Y aquellas agrupaciones de maestros que son poderosas, están más preocupadas de sus rencillas de poder que de elaborar “un discurso o movimiento pedagógico” mediante el cual los profesores puedan decir lo que piensan y sienten sobre su tarea educativa.
En otras palabras, es necesario asumir nuevos enfoques en estas materias, con las autoridades educacionales promoviendo dichos procesos. En España así surgió una verdadera reforma educacional pos Franco.

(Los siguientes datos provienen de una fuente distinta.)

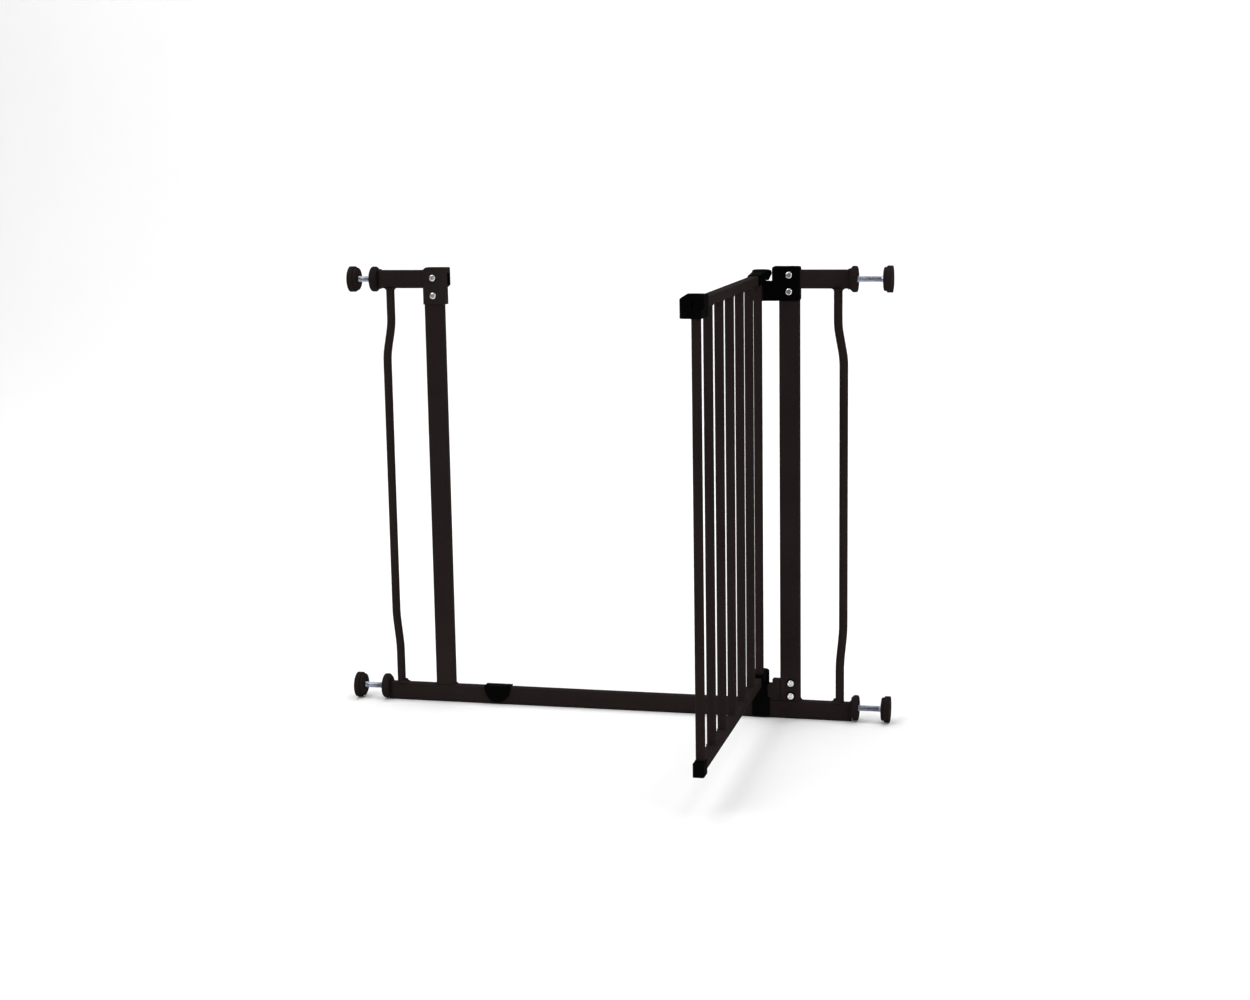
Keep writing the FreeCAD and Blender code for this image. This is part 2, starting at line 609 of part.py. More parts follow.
def handle_block():
    """The whole handle, before it is split: a section pushed along the door, trimmed in plan."""
    section = [(-24, 707.5), (-24, 733), (-21.4, 735.8), (-10.5, HANDLE_TOP), (10.5, HANDLE_TOP), (12.5, 740),
               (12.5, 722), (9, 718.5), (9, 707.5)]
    ring = [Vector(HANDLE_START, y, z) for y, z in section]
    body = Part.Face(Part.makePolygon(ring + ring[:1])).extrude(Vector(HANDLE_END - HANDLE_START, 0, 0))
    nose = 12.0
    arc = Part.Arc(Vector(HANDLE_END - nose, -24, 0),
                   Vector(HANDLE_END - nose + nose * math.sin(math.radians(45)),
                          -24 + nose - nose * math.cos(math.radians(45)), 0),
                   Vector(HANDLE_END, -24 + nose, 0))
    plan = [Vector(HANDLE_END, -24 + nose, 0), Vector(HANDLE_END, 9.5, 0), Vector(HANDLE_END - 3, 12.5, 0),
            Vector(HANDLE_START + 14, 12.5, 0), Vector(HANDLE_START + 5, 9, 0), Vector(HANDLE_START, 9, 0),
            Vector(HANDLE_START, -9, 0), Vector(HANDLE_START + 10, -24, 0), Vector(HANDLE_END - nose, -24, 0)]
    edges = [Part.makeLine(a, b) for a, b in zip(plan, plan[1:])]
    outline = Part.Face(Part.Wire([arc.toShape()] + edges)).extrude(Vector(0, 0, 60))
    outline.translate(Vector(0, 0, 700))
    above = prism_y([(HANDLE_START - 1, 737.8), (LAST_BAR, HANDLE_TOP), (LAST_BAR, 760), (HANDLE_START - 1, 760)],
                    -40, 40)
    return body.common(outline).cut(above)


def handle_voids():
    """What both shells are cut from: rail, end bar, thumb slide's track, bolt's window, screws."""
    rail = box(HANDLE_START - 5, RAIL_END, -HALF_RAIL, HALF_RAIL, TOP_RAIL_BOTTOM, TOP_RAIL_TOP)
    bar = rod(BAR_R, Vector(LAST_BAR, 0, 600), Z_AXIS, TOP_RAIL_BOTTOM - 600 + 0.001)
    track = box(SLIDE_START - 0.5, SLIDE_START + SLIDE_LENGTH + BOLT_TRAVEL + 0.5, -SLIDE_HALF - 0.3,
                SLIDE_HALF + 0.3, TOP_RAIL_TOP - 0.001, 760)
    half_window = BOLT_SIDE / 2 + 0.4
    window = box(RAIL_END - 1, HANDLE_END + 5, -half_window, half_window, TOP_RAIL_AXIS_Z - half_window,
                 TOP_RAIL_AXIS_Z + half_window)
    return [rail, bar, track, window]


HANDLE_SCREW_X = (484.0, 499.0)
HANDLE_SCREW_Z = 714.0
HANDLE_SCREW_R = 1.75


def handle_shell(side):
    body = handle_block()
    for void in handle_voids():
        body = body.cut(void)
    keep = box(0, 600, 0, 40, 600, 800) if side > 0 else box(0, 600, -40, 0, 600, 800)
    body = body.common(keep)
    if side < 0:
        for x in HANDLE_SCREW_X:
            body = body.cut(rod(3.6, Vector(x, -60, HANDLE_SCREW_Z), Y_AXIS, 50))
            body = body.cut(rod(HANDLE_SCREW_R + 0.1, Vector(x, -60, HANDLE_SCREW_Z), Y_AXIS, 70))
    else:
        for x in HANDLE_SCREW_X:
            body = body.cut(rod(HANDLE_SCREW_R, Vector(x, 0, HANDLE_SCREW_Z), Y_AXIS, 5.5))
    return max(body.Solids, key=lambda solid: solid.Volume)


def handle_screw(x):
    """A small pan-head screw that enters from the grip side."""
    seat = -10.0
    head = rod(3.3, Vector(x, seat - 2.0, HANDLE_SCREW_Z), Y_AXIS, 2.0)
    head = head.makeFillet(1.0, edges_near(head, lambda b: b.YMax < seat - 1.99))
    screw = head.fuse(rod(HANDLE_SCREW_R, Vector(x, seat, HANDLE_SCREW_Z), Y_AXIS, 15.0))
    for dx, dz in ((0.4, 1.9), (1.9, 0.4)):
        screw = screw.cut(box(x - dx, x + dx, seat - 5, seat - 1.0, HANDLE_SCREW_Z - dz, HANDLE_SCREW_Z + dz))
    return screw


BOLT_END = RAIL_END + 1.0


def latch_bolt():
    """A square bolt in the end of the top rail, with a ramp on the side that meets the receiver."""
    half = BOLT_SIDE / 2
    start = BOLT_END - BOLT_LENGTH
    low = TOP_RAIL_AXIS_Z - half
    high = TOP_RAIL_AXIS_Z + half
    body = box(start, BOLT_END, -half, half, low, high)
    body = rounded(body, X_AXIS, 0.8)
    ramp = [Vector(BOLT_END + 1, -half - 1, low - 1), Vector(BOLT_END + 1, -half + BOLT_RAMP, low - 1),
            Vector(BOLT_END - BOLT_RAMP, -half - 1, low - 1)]
    wedge = Part.Face(Part.makePolygon(ramp + ramp[:1])).extrude(Vector(0, 0, BOLT_SIDE + 2))
    mortise = box(STEM_START - 0.1, STEM_START + STEM_LENGTH + 0.1, -STEM_HALF - 0.1, STEM_HALF + 0.1,
                  TOP_RAIL_AXIS_Z - 1, high + 1)
    return body.cut(wedge).cut(mortise)


def thumb_slide():
    """A ribbed slide in the top of the handle, with a stem that drops into the bolt."""
    low = TOP_RAIL_TOP + 0.4
    body = box(SLIDE_START, SLIDE_START + SLIDE_LENGTH, -SLIDE_HALF, SLIDE_HALF, low, SLIDE_TOP)
    body = rounded(body, Z_AXIS, 2.0)
    body = body.makeFillet(0.8, edges_near(body, lambda b: b.ZMin > SLIDE_TOP - 0.01))
    ribs = 5
    for i in range(ribs):
        x = SLIDE_START + 4 + i * (SLIDE_LENGTH - 8) / (ribs - 1)
        body = body.cut(box(x - 0.7, x + 0.7, -SLIDE_HALF - 1, SLIDE_HALF + 1, SLIDE_TOP - 1.0, SLIDE_TOP + 1))
    stem = box(STEM_START, STEM_START + STEM_LENGTH, -STEM_HALF, STEM_HALF, TOP_RAIL_AXIS_Z - 0.5, low + 0.5)
    return body.fuse(stem)


SPRING_START = 432.0
SPRING_STOP_LENGTH = 8.0


def latch_spring():
    """A compression spring behind the bolt, drawn pressed together as it is with the bolt drawn in."""
    wire_r = 0.6
    coil_r = 4.2
    length = BOLT_END - BOLT_LENGTH - SPRING_START - 2 * wire_r - 0.4
    turns = 8
    helix = Part.makeHelix(length / turns, length, coil_r)
    ring = Part.Wire(Part.makeCircle(wire_r, Vector(coil_r, 0, 0), Y_AXIS))
    spring = Part.Wire(helix).makePipeShell([ring], True, True)
    spring.rotate(Vector(0, 0, 0), Y_AXIS, 90)
    spring.translate(Vector(SPRING_START + wire_r + 0.2, 0, TOP_RAIL_AXIS_Z))
    return spring


def spring_stop():
    return rail_plug(TOP_RAIL_BOTTOM, SPRING_START - SPRING_STOP_LENGTH, SPRING_START)


# ---------------------------------------------------------------- all nodes


def make_frame():
    save("base_tube", base_tube())
    save("left_upright", upright(-1))
    save("right_upright", upright(1))
    save("top_left_arm", top_arm(-1))
    save("top_right_arm", top_arm(1))
    save("left_side_bar", side_bar(-1))
    save("right_side_bar", side_bar(1))
    bushes = []
    for side in (-1, 1):
        bushes.append(end_bush(side, ARM_END, FRAME_TOP - TUBE_WIDE, TOP_AXIS_Z))
        bushes.append(end_bush(side, BASE_HALF, 0.0, BOTTOM_AXIS_Z))
    save("tube_end_bushes", *bushes)
    save("latch_receiver", latch_receiver())
    save("latch_receiver_cover", latch_receiver_cover())
    save("strike_plate", strike_plate())
    save("top_hinge_bracket", top_hinge_bracket())
    save("top_hinge_bracket_cover", top_hinge_bracket_cover())
    save("bottom_hinge_bracket", bottom_hinge_bracket())
    save("bottom_pivot_block", bottom_pivot_block())
    save("threshold_clip", threshold_clip())
    save("bracket_screws", *[pan_head_screw(*place) for place in screw_places()])
    save("bracket_nuts", *[nut(x, z, back) for x, z, _, back in screw_places()])
    save("screw_washers", *[screw_washer(z) for z in BOTTOM_SCREWS])
    save("top_hinge_pin", hinge_pin(HINGE_BOSS_Z[0] + 4, 737.5))
    save("bottom_hinge_pin", hinge_pin(20.0, 75.0))
    save("hinge_washers", hinge_washer(HINGE_BOSS_Z[1]), hinge_washer(PIVOT_TOP))


def make_spindles():
    for corner, reach in WALL_REACH.items():
        axis_z = TOP_AXIS_Z if corner.startswith("top") else BOTTOM_AXIS_Z
        tube_end = ARM_END if corner.startswith("top") else BASE_HALF
        pieces = {"spindle": spindle(reach, axis_z), "hand_wheel": hand_wheel(tube_end, axis_z),
                  "spindle_foot": spindle_foot(reach, axis_z), "wall_cup": wall_cup(reach, axis_z)}
        for kind, shape in pieces.items():
            placed = mirrored_x(shape) if corner.endswith("left") else shape
            save("%s_%s" % (kind, corner), placed)


def make_door():
    save("door_top_rail", on_door(door_top_rail()))
    save("door_bottom_rail", on_door(door_rail(BOTTOM_RAIL_BOTTOM)))
    for number in range(1, BAR_COUNT + 1):
        save("door_bar_%d" % number, on_door(door_bar(number)))
    save("top_hinge_cap", on_door(top_hinge_cap()))
    save("bottom_hinge_cap", on_door(bottom_hinge_cap()))
    save("bottom_rail_end_cap", on_door(bottom_rail_end_cap()))
    save("handle_left_shell", on_door(handle_shell(-1)))
    save("handle_right_shell", on_door(handle_shell(1)))
    save("handle_screws", *[on_door(handle_screw(x)) for x in HANDLE_SCREW_X])
    save("latch_bolt", on_door(latch_bolt()))
    save("thumb_slide", on_door(thumb_slide()))
    save("latch_spring", on_door(latch_spring()))
    save("spring_stop", on_door(spring_stop()))


os.makedirs("parts", exist_ok=True)
make_frame()
make_spindles()
make_door()
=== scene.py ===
import bmesh
import bpy
import json
import math
from mathutils import Matrix, Vector


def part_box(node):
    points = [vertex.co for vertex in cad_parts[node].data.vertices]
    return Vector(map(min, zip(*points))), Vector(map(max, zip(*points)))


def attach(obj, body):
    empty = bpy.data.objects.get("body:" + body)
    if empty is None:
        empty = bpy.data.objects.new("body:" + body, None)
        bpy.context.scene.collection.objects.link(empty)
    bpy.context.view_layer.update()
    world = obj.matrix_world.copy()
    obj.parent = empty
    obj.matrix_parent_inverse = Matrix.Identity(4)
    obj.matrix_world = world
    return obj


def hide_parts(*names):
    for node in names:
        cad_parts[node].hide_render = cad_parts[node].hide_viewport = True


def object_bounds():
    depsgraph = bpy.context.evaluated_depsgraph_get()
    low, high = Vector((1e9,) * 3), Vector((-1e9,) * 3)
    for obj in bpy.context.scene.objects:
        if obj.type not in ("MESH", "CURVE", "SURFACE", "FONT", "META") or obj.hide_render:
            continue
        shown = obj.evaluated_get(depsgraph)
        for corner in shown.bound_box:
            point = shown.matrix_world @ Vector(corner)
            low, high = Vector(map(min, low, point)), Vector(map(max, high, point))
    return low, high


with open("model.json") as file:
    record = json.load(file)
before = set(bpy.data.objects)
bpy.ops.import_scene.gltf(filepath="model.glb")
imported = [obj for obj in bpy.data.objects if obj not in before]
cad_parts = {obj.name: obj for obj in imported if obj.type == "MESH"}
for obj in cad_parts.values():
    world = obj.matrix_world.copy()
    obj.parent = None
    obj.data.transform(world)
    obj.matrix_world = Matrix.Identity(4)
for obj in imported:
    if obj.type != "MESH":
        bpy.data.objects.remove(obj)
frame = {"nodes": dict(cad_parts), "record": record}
NODES = frame["nodes"]
CAD_BOX = [list(corner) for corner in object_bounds()]
MM = 0.001


# ---------------------------------------------------------------- materials


NOISE_SPAN = (0.3, 0.7)
THIN_COAT = 0.03


class Recipe:
    """A principled material whose colour, roughness and relief come from textures in metres."""

    def __init__(self, name, roughness, metallic=0.0, specular=0.5, coat=0.0, coat_roughness=0.2):
        self.material = bpy.data.materials.new(name)
        self.material.use_nodes = True
        self.nodes = self.material.node_tree.nodes
        self.links = self.material.node_tree.links
        self.shader = self.nodes["Principled BSDF"]
        self.shader.inputs["Roughness"].default_value = roughness
        self.shader.inputs["Metallic"].default_value = metallic
        self.shader.inputs["Specular IOR Level"].default_value = specular
        self.shader.inputs["Coat Weight"].default_value = coat
        self.shader.inputs["Coat Roughness"].default_value = coat_roughness
        self.place = self.nodes.new("ShaderNodeTexCoord").outputs["Object"]
        self.last_bump = None

    def join(self, source, target):
        self.links.new(source, target)

    def stretched(self, stretch):
        """The place, scaled by axis, for streaks that run along one axis."""
        mapping = self.nodes.new("ShaderNodeMapping")
        mapping.inputs["Scale"].default_value = stretch
        self.join(self.place, mapping.inputs["Vector"])
        return mapping.outputs["Vector"]

    def noise(self, scale, detail=3.0, stretch=None):
        texture = self.nodes.new("ShaderNodeTexNoise")
        texture.inputs["Scale"].default_value = scale
        texture.inputs["Detail"].default_value = detail
        self.join(self.stretched(stretch) if stretch else self.place, texture.inputs["Vector"])
        return texture.outputs["Fac"]

    def cells(self, scale):
        texture = self.nodes.new("ShaderNodeTexVoronoi")
        texture.inputs["Scale"].default_value = scale
        self.join(self.place, texture.inputs["Vector"])
        return texture.outputs["Distance"]

    def ranged(self, value, low, high, to_low, to_high):
        node = self.nodes.new("ShaderNodeMapRange")
        for key, number in (("From Min", low), ("From Max", high), ("To Min", to_low), ("To Max", to_high)):
            node.inputs[key].default_value = number
        self.join(value, node.inputs["Value"])
        return node.outputs["Result"]

    def mixed(self, factor, first, second):
        """A colour between two: each is a colour or another node's output."""
        node = self.nodes.new("ShaderNodeMix")
        node.data_type = "RGBA"
        self.join(factor, node.inputs["Factor"])
        for key, colour in (("A", first), ("B", second)):
            socket = [s for s in node.inputs if s.name == key and s.type == "RGBA"][0]
            if isinstance(colour, tuple):
                socket.default_value = (*colour, 1.0)
            else:
                self.join(colour, socket)
        return [s for s in node.outputs if s.type == "RGBA"][0]

    def colour(self, source):
        self.join(source, self.shader.inputs["Base Color"])

    def roughness(self, source, low, high):
        self.join(self.ranged(source, *NOISE_SPAN, low, high), self.shader.inputs["Roughness"])

    def relief(self, source, distance, strength):
        """A bump on top of the earlier ones, under the coat as well."""
        bump = self.nodes.new("ShaderNodeBump")
        bump.inputs["Distance"].default_value = distance
        bump.inputs["Strength"].default_value = strength
        self.join(source, bump.inputs["Height"])
        if self.last_bump:
            self.join(self.last_bump, bump.inputs["Normal"])
        self.last_bump = bump.outputs["Normal"]
        self.join(self.last_bump, self.shader.inputs["Normal"])
        self.join(self.last_bump, self.shader.inputs["Coat Normal"])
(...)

La propuesta que surge es que el eje de la discusión y acción educativa es preciso cambiarlo desde el aprendizaje (con el actual predominio de las ciencias de la educación) a la didáctica o arte de enseñar, con un claro predominio de lo práctico-teórico, salvando así la carencia de las antiguas escuelas normales que eran muy prácticas, pero no tenían fundamentos teóricos y paralelamente, la inclinación actual de las universidades, con su sobrevaloración de lo teórico y poca importancia de sus aplicaciones en la enseñanza in situ.
Un nuevo equilibrio debe surgir de estas dos fuentes que no pueden continuar por caminos separados. La pedagogía es arte y ciencia al mismo tiempo.
Este equilibrio nos permitiría cambiar la calidad docente y con ello la educativa, partiendo del supuesto que el motor central del sistema son los profesores, insertos en los distintos cargos de la administración del sistema y de los centros educativos.
Una política educativa que no comprenda que la educación es tarea de enseñanza práctica de nuevos métodos y de utilización de recursos mentales, sicosociales y tecnológicos, más que una tarea de aprendizajes de contenidos por parte de los estudiantes, es una política educacional condenada al estancamiento, tal como se observa en las actuales reformas educativas de nuestros países.
Sabemos de muchos otros problemas que aquejan a la calidad de la educación en Chile, como condicionantes, pero sin duda lo fundamental es la labor de cómo el profesor realiza su tarea diaria al interior de “la sala de clases” de acuerdo a las características de sus estudiantes.
Esta labor, dicha fácilmente en el papel, es una ardua y larga obra de modificación en la formación y capacitación de los profesores.
En ella será posible encontrarse con intereses creados de grupos de poder, estancamiento y momificación de las estructuras sindicales y gremiales, profesores/as desencantados, un sistema burocrático lento y perezoso, unos empresarios de la educación que solo quieren lucrar con la misma olvidando su finalidad de bien común y servicio a los más pobres, etc.
Muchos obstáculos que seguramente no tendremos, como generación, el gusto de verlos desaparecer, ya que ellos están enraizados en la propia naturaleza humana representada fielmente por el sistema educacional y sus actores concurrentes.
Difícil tarea la de la Presidenta Bachelet. Una verdadera y efectiva reforma educacional es cambiar el eje de los enfoques sustentados en la educación chilena y no necesariamente sus componentes y carencias (párvulo, educación técnico profesional, financiamiento, dependencias administrativas, gestión, etc.)